As summer plods through its dog days, there are many signs that the hockey season isn’t far away. Players are beginning to leave their summer homes to head back to their hockey-starved cities, and just a handful of free agents remain who could help solidify rosters across the league.
One of those players is centre Nick Shore, who last year bounced from Los Angeles, to Ottawa, and finally to Calgary at the end of his one-year deal. While not an offensive juggernaut, Shore has quietly become a very good option for defensive minutes down the middle. He pushes the play the right way, and keeps shots off his goalie while playing primarily in a bottom-six role for his teams.
The Montreal Canadiens already have a ton of centres, but only two who could arguably be considered everyday top-six options. So if we factor in that both Jonathan Drouin and Phillip Danault are locked into their roles at the top of the lineup, that leaves two spots open lower down. There is an overabundance of players on NHL contracts who will be vying for those positions down the middle in the bottom six: Tomas Plekanec, Jacob de la Rose, Matthew Peca, Byron Froese, and, potentially, a re-signed Michael McCarron.
That’s a lot of bodies for a limited amount of spots, which likely makes any sort of move for Shore a long shot in Montreal. However, if the Canadiens were to hypothetically pursue the former Flame, they would be making a good move given his talents.
Compared to the players he’d be battling for a roster spot, he not only stacks up well, but in a few cases is outright better than the options in place already.
If Shore were to join the organization, his closest competition would likely come from recent free-agent signee Peca. Comparatively speaking, Peca does better in terms of point-production over the course of his NHL playing time, but some context is needed.
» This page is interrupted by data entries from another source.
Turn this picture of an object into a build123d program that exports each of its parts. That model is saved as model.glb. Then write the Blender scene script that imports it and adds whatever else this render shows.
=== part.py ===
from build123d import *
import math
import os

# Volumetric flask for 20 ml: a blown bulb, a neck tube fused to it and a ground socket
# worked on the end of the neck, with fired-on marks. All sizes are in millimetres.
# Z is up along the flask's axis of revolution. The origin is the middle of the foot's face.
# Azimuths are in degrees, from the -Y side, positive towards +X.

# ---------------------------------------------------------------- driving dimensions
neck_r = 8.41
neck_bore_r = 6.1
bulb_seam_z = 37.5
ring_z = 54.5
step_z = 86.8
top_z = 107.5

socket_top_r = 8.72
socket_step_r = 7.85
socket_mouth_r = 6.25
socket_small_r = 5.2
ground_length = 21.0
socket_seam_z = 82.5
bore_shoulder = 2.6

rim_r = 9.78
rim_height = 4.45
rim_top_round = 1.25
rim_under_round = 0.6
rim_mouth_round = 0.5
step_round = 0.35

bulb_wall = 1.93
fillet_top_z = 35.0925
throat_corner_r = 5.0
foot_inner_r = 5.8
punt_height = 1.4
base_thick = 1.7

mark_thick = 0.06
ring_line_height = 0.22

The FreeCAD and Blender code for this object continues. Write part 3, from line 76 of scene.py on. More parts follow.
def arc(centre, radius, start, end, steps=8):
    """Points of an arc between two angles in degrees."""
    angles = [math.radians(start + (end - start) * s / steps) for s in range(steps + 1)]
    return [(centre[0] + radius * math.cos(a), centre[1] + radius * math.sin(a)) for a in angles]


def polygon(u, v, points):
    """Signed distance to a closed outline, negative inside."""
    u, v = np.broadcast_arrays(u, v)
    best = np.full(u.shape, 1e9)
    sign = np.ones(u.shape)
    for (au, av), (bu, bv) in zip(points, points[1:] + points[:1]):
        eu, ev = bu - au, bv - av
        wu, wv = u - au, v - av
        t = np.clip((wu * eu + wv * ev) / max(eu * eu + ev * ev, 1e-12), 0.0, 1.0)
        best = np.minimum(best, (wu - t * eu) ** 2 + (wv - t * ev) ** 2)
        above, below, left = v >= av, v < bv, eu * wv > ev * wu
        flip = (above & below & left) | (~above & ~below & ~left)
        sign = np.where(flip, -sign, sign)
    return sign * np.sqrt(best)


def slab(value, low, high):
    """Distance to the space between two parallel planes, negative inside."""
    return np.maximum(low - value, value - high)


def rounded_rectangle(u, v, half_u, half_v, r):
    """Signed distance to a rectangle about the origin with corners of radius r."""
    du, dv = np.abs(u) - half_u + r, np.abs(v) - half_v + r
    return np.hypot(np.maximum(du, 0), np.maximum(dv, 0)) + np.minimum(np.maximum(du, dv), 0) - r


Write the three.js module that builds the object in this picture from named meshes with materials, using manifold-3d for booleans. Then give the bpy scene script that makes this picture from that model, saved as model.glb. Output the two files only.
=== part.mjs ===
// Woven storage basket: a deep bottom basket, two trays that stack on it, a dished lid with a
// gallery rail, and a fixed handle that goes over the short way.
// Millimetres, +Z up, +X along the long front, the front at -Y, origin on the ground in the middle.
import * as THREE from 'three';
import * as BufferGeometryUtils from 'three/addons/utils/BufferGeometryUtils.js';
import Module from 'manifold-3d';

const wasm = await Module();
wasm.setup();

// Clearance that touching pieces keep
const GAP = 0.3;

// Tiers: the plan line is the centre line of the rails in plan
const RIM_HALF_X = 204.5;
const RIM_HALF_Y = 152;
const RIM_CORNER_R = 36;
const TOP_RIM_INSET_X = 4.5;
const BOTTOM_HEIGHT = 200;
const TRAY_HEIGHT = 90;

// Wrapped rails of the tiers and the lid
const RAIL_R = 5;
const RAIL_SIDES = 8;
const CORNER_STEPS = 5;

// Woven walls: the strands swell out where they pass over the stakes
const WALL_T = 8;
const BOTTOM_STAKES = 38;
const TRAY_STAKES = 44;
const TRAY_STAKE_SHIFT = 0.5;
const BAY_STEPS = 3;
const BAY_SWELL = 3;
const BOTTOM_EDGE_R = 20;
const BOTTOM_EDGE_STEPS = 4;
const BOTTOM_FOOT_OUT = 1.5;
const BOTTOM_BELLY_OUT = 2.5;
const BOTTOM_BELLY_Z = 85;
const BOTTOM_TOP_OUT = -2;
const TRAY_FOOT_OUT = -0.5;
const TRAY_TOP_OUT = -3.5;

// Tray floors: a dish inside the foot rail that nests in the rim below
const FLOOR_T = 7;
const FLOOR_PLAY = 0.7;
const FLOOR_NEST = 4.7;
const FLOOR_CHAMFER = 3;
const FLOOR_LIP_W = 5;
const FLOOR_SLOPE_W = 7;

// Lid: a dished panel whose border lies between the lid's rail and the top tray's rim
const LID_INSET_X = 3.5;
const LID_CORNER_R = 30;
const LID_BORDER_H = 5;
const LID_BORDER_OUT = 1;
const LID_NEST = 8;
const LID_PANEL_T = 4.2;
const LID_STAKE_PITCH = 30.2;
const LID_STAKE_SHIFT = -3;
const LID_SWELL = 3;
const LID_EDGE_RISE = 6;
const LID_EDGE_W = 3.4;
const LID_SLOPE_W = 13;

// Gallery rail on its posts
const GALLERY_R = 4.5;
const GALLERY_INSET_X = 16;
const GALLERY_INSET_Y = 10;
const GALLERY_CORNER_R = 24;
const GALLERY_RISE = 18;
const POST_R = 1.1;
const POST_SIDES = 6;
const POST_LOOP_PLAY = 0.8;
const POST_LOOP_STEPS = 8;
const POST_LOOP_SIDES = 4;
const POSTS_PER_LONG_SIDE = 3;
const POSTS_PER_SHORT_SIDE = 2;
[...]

He played on one of league’s deepest teams in terms of offensive talent, the Tampa Bay Lightning, and despite being a capable producer in a small sample, his other metrics were lagging. While Shore bounced between a mediocre Kings side, a disastrous Senators club, and a faltering Flames team, he maintained an excellent underlying possession game.
Peca could very well be a breath of fresh air in Montreal’s bottom six. He’s a tenacious player at the AHL level, and that never-quit style of play could serve him well for his new club. However, having a solid option in case he should struggle isn’t a bad idea, and it’s not like Shore will make a major dent in the cap space the Canadiens are currently carrying.
Marc Bergevin’s options beyond Peca are the definition of underwhelming. In the above gallery, we see how Shore can stack up against last year’s incumbents, de la Rose and McCarron. In short, there isn’t much competition in terms of their possession numbers; Shore blows both of them away in almost every category.
It’s more than likely he’d be a better option in a fourth-line role than either of the returning players, which would force Montreal to move some bodies to Laval. McCarron would be the likely candidate given his struggles at the NHL level and a dismal showing in the AHL last year, but it still leaves a fairly crowded group in the bottom six for the Habs.
Bergevin seems to be fairly content with the roster he’s constructed heading into the rookie and training camps this year, but with the way injuries occur in the pre-season, Shore could immediately become valuable. Montreal had horrific luck with the injury bug last year, and while it’s unlikely that they’ll suffer the same fate, having safeguards in place all over the lineup could help prevent similarly disastrous results.
We’ve seen late off-season additions pay big dividends for Montreal in the past. It’s no guarantee that Shore could do the same, but when you’re in the position the Canadiens are, there isn’t really any reason to not try in one way or another.